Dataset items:
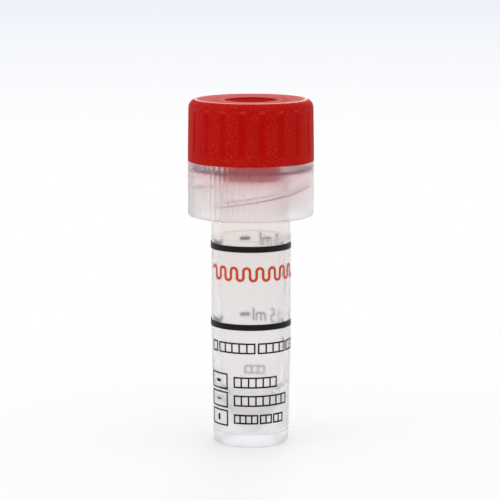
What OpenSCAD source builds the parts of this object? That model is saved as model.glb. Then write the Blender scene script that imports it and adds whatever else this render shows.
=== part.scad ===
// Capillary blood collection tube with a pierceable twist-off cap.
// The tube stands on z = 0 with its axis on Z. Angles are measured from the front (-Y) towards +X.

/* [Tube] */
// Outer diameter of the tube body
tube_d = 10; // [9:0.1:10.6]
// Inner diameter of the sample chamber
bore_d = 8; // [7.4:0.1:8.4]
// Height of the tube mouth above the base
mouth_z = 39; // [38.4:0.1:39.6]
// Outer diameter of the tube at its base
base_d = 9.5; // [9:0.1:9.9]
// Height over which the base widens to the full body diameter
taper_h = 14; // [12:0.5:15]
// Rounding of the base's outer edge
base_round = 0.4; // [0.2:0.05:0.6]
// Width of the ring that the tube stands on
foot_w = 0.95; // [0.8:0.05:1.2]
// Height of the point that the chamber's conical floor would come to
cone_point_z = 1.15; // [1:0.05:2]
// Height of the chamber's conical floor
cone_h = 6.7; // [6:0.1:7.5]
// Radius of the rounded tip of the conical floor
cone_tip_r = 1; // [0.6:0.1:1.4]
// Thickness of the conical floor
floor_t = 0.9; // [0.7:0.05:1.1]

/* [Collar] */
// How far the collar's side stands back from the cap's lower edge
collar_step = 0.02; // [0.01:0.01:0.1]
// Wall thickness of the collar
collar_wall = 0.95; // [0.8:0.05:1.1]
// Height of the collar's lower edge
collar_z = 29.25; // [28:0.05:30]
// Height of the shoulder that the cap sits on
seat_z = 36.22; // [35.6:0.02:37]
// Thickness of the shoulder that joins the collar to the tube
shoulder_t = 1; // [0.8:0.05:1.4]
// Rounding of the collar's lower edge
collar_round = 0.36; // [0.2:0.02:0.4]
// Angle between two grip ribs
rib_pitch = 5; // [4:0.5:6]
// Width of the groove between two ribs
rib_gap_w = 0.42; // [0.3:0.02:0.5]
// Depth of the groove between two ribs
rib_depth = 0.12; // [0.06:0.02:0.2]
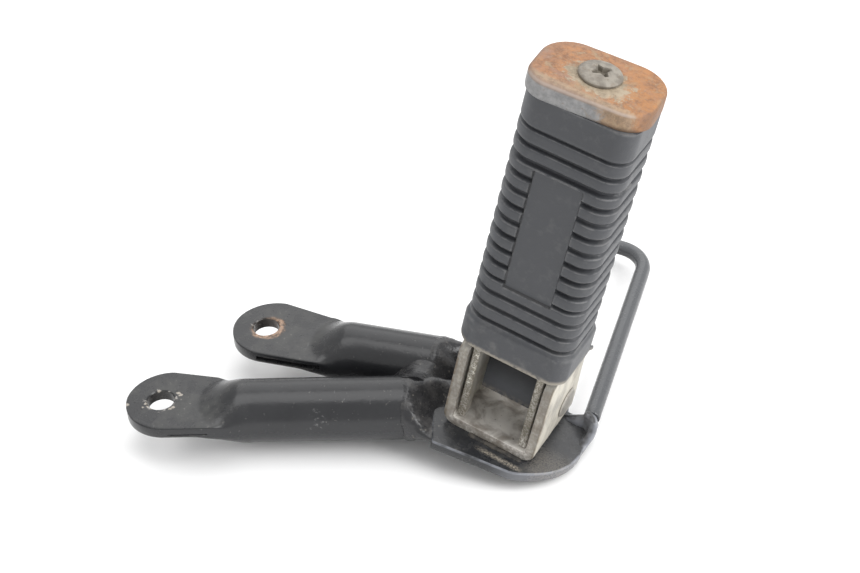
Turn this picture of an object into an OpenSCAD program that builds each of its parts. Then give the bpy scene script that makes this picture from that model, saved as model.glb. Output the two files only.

* **AIM**
Extract each line of the material exactly as it stands.

* **CORRECT ANSWER**
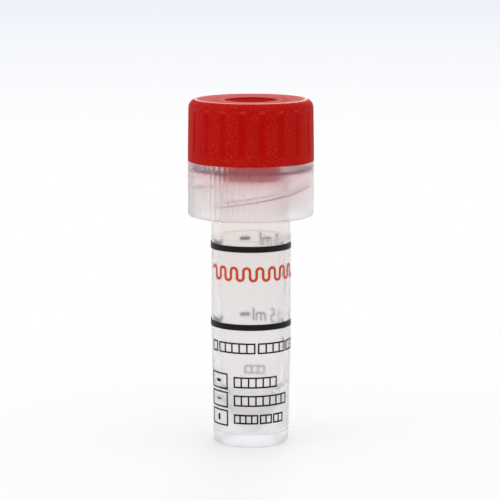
What OpenSCAD source builds the parts of this object? That model is saved as model.glb. Then write the Blender scene script that imports it and adds whatever else this render shows.
=== part.scad ===
// Capillary blood collection tube with a pierceable twist-off cap.
// The tube stands on z = 0 with its axis on Z. Angles are measured from the front (-Y) towards +X.

/* [Tube] */
// Outer diameter of the tube body
tube_d = 10; // [9:0.1:10.6]
// Inner diameter of the sample chamber
bore_d = 8; // [7.4:0.1:8.4]
// Height of the tube mouth above the base
mouth_z = 39; // [38.4:0.1:39.6]
// Outer diameter of the tube at its base
base_d = 9.5; // [9:0.1:9.9]
// Height over which the base widens to the full body diameter
taper_h = 14; // [12:0.5:15]
// Rounding of the base's outer edge
base_round = 0.4; // [0.2:0.05:0.6]
// Width of the ring that the tube stands on
foot_w = 0.95; // [0.8:0.05:1.2]
// Height of the point that the chamber's conical floor would come to
cone_point_z = 1.15; // [1:0.05:2]
// Height of the chamber's conical floor
cone_h = 6.7; // [6:0.1:7.5]
// Radius of the rounded tip of the conical floor
cone_tip_r = 1; // [0.6:0.1:1.4]
// Thickness of the conical floor
floor_t = 0.9; // [0.7:0.05:1.1]

/* [Collar] */
// How far the collar's side stands back from the cap's lower edge
collar_step = 0.02; // [0.01:0.01:0.1]
// Wall thickness of the collar
collar_wall = 0.95; // [0.8:0.05:1.1]
// Height of the collar's lower edge
collar_z = 29.25; // [28:0.05:30]
// Height of the shoulder that the cap sits on
seat_z = 36.22; // [35.6:0.02:37]
// Thickness of the shoulder that joins the collar to the tube
shoulder_t = 1; // [0.8:0.05:1.4]
// Rounding of the collar's lower edge
collar_round = 0.36; // [0.2:0.02:0.4]
// Angle between two grip ribs
rib_pitch = 5; // [4:0.5:6]
// Width of the groove between two ribs
rib_gap_w = 0.42; // [0.3:0.02:0.5]
// Depth of the groove between two ribs
rib_depth = 0.12; // [0.06:0.02:0.2]
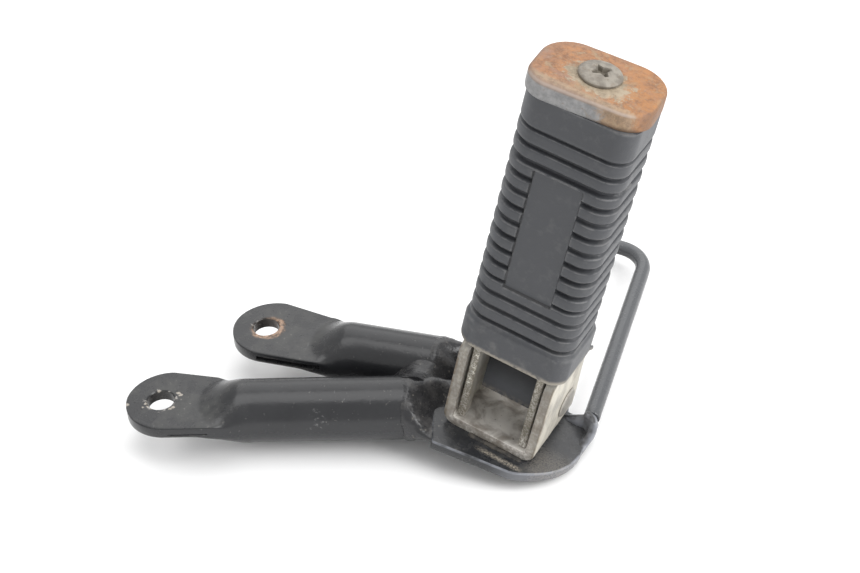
Turn this picture of an object into an OpenSCAD program that builds each of its parts. Then give the bpy scene script that makes this picture from that model, saved as model.glb. Output the two files only.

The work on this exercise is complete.